(OBJECTIVE)
Copy every line of the data exactly, leaving nothing out.

(DATA EXCERPT)
+--
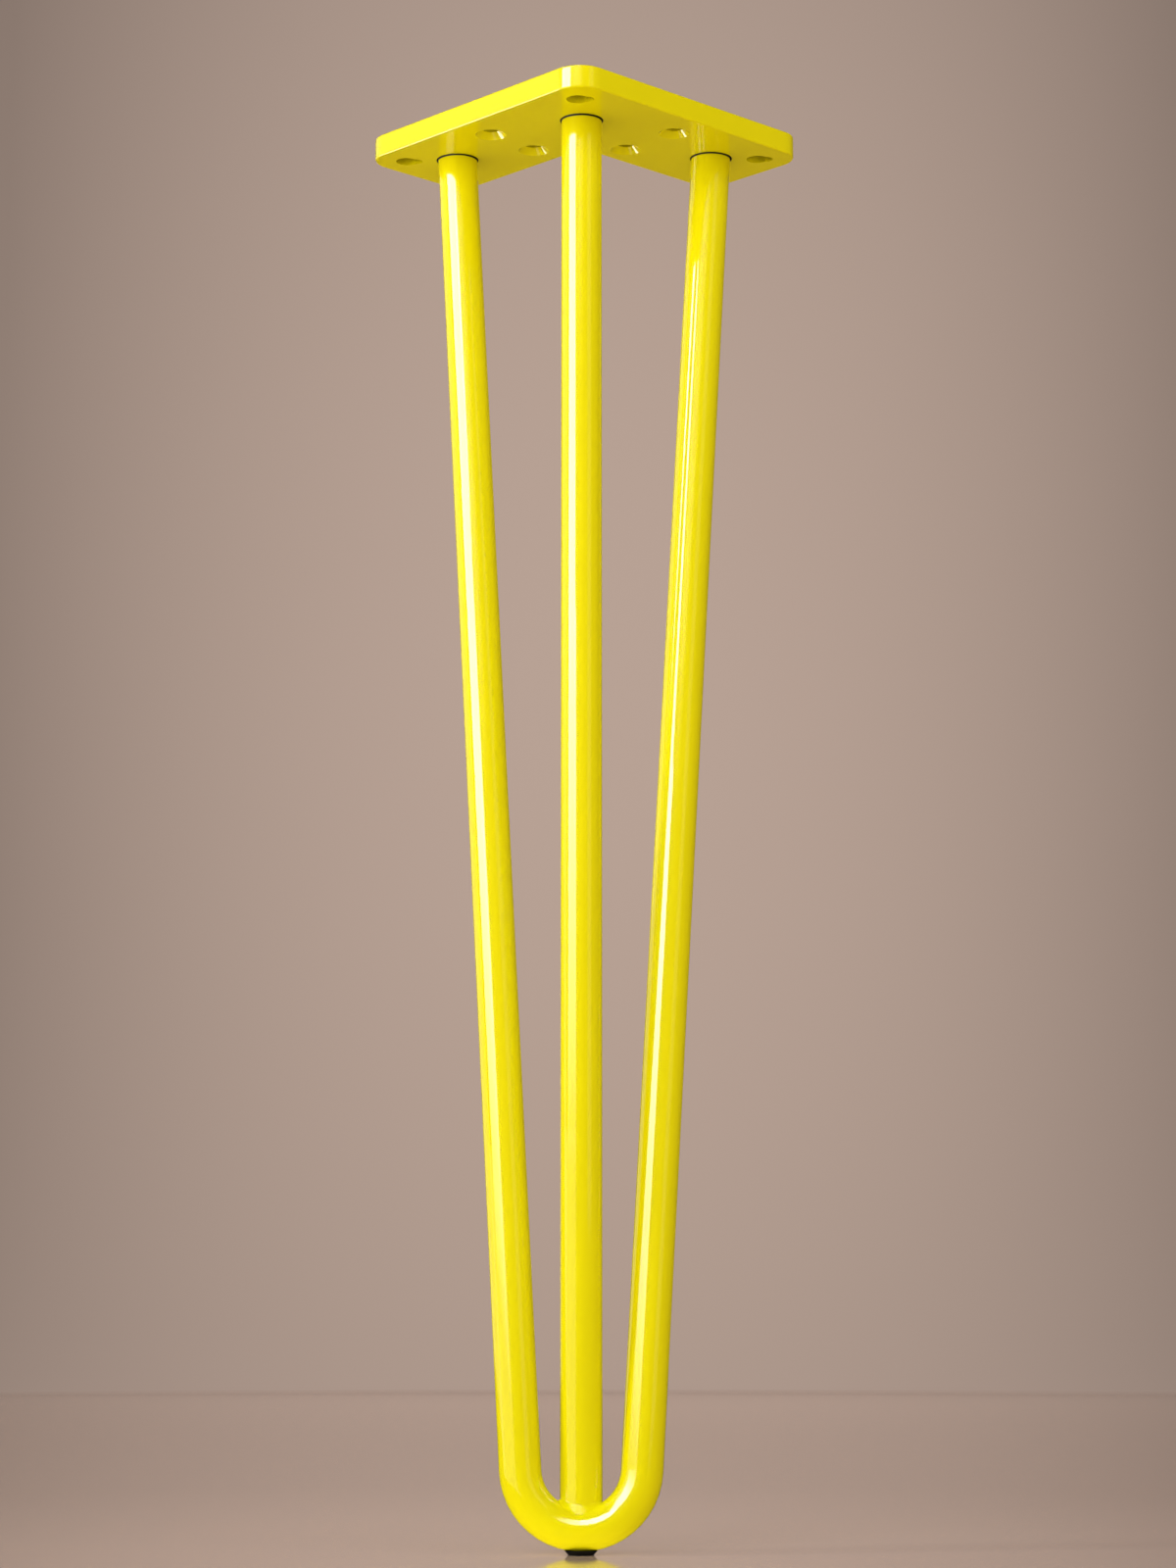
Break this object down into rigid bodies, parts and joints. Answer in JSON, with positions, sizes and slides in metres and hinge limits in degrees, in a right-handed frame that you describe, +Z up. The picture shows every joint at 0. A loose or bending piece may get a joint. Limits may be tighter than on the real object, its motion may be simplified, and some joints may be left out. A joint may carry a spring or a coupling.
{
  "type": "hairpin table leg",
  "caption": "Steel rod hairpin leg with an L-shaped mounting plate and a small rubber foot, powder coated yellow.",
  "frame": {"origin": "where the straight rod's axis meets the plate's top face, which goes against the table top", "axes": "+Z up along the straight rod, -Y towards the plate's outer corner (the picture's front), +X to the right seen from the front"},
  "size_m": [0.1234, 0.086, 0.4064],
  "materials": {
    "plate_coat": "glossy lemon-yellow powder coat",
    "rod_coat": "glossy lemon-yellow powder coat",
    "weld_coat": "glossy lemon-yellow powder coat",
    "foot_rubber": "satin black rubber"
  },
  "bodies": {
    "root": {"mounting_plate": "plate_coat", "bent_rod": "rod_coat", "centre_rod": "rod_coat", "weld_centre": "weld_coat", "weld_left": "weld_coat", "weld_right": "weld_coat", "foot_weld": "weld_coat", "foot_pad": "foot_rubber"}
  },
  "joints": []
}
+--
(SOLUTION BELOW)
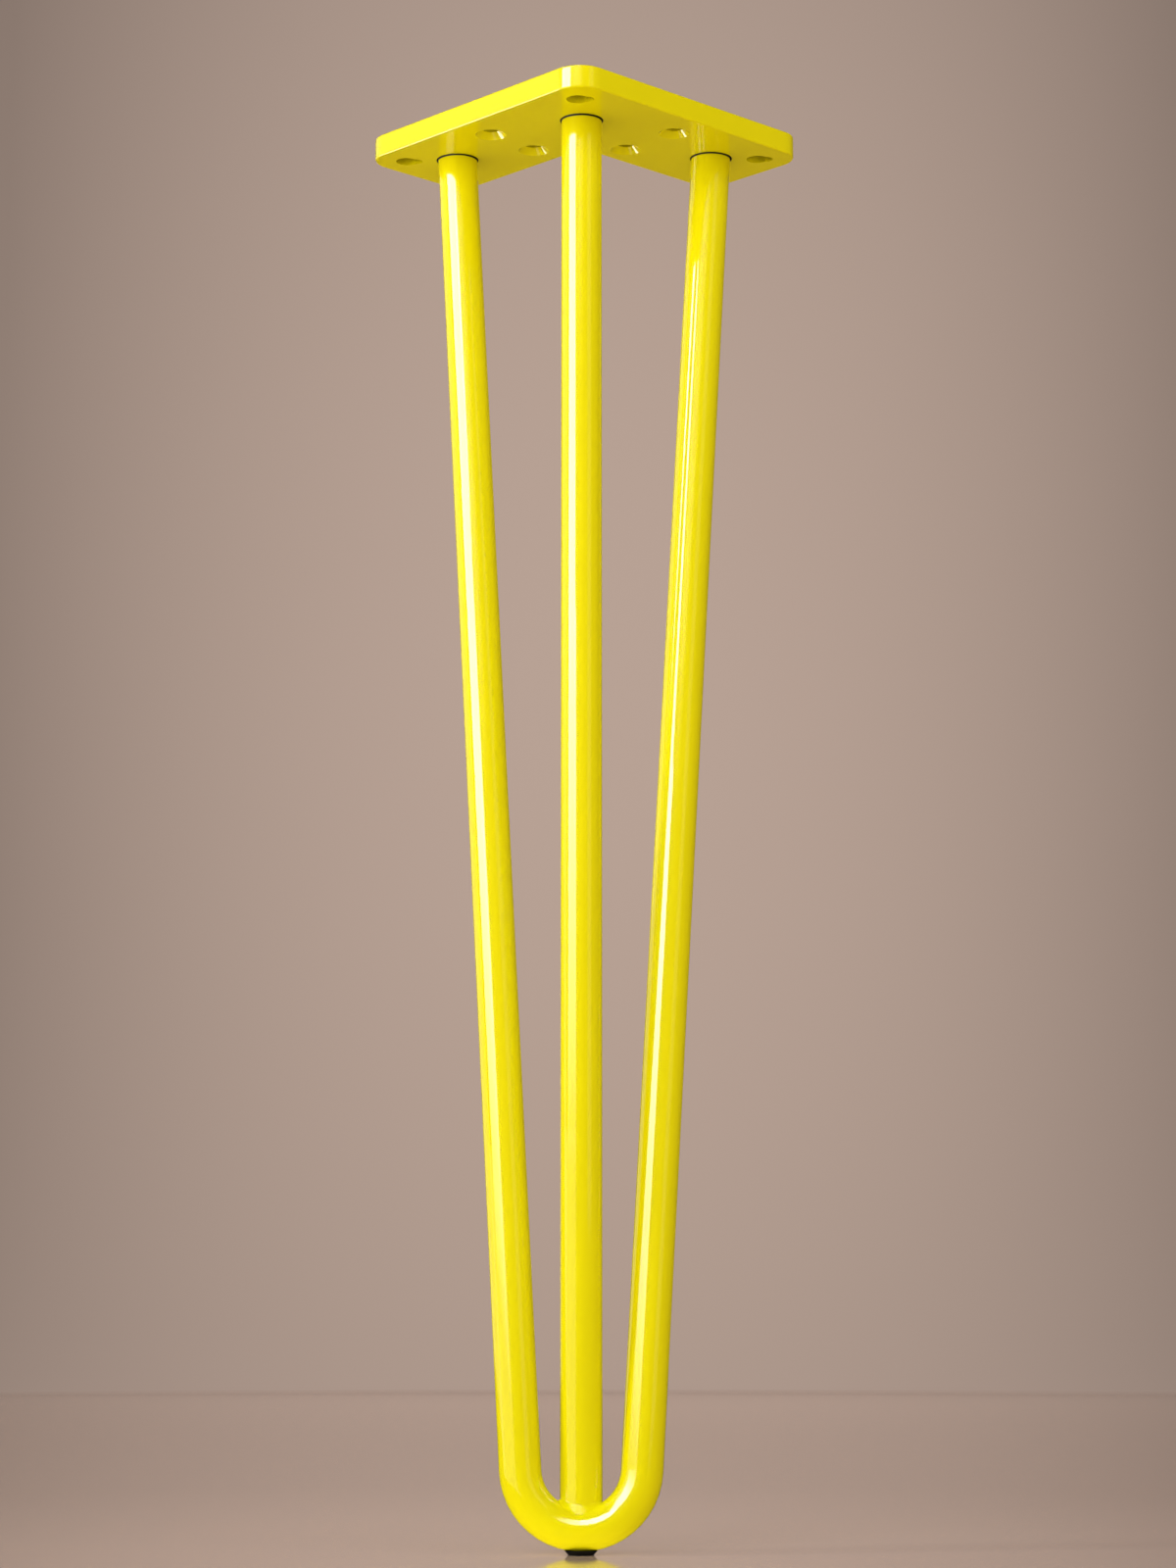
Break this object down into rigid bodies, parts and joints. Answer in JSON, with positions, sizes and slides in metres and hinge limits in degrees, in a right-handed frame that you describe, +Z up. The picture shows every joint at 0. A loose or bending piece may get a joint. Limits may be tighter than on the real object, its motion may be simplified, and some joints may be left out. A joint may carry a spring or a coupling.
{
  "type": "hairpin table leg",
  "caption": "Steel rod hairpin leg with an L-shaped mounting plate and a small rubber foot, powder coated yellow.",
  "frame": {"origin": "where the straight rod's axis meets the plate's top face, which goes against the table top", "axes": "+Z up along the straight rod, -Y towards the plate's outer corner (the picture's front), +X to the right seen from the front"},
  "size_m": [0.1234, 0.086, 0.4064],
  "materials": {
    "plate_coat": "glossy lemon-yellow powder coat",
    "rod_coat": "glossy lemon-yellow powder coat",
    "weld_coat": "glossy lemon-yellow powder coat",
    "foot_rubber": "satin black rubber"
  },
  "bodies": {
    "root": {"mounting_plate": "plate_coat", "bent_rod": "rod_coat", "centre_rod": "rod_coat", "weld_centre": "weld_coat", "weld_left": "weld_coat", "weld_right": "weld_coat", "foot_weld": "weld_coat", "foot_pad": "foot_rubber"}
  },
  "joints": []
}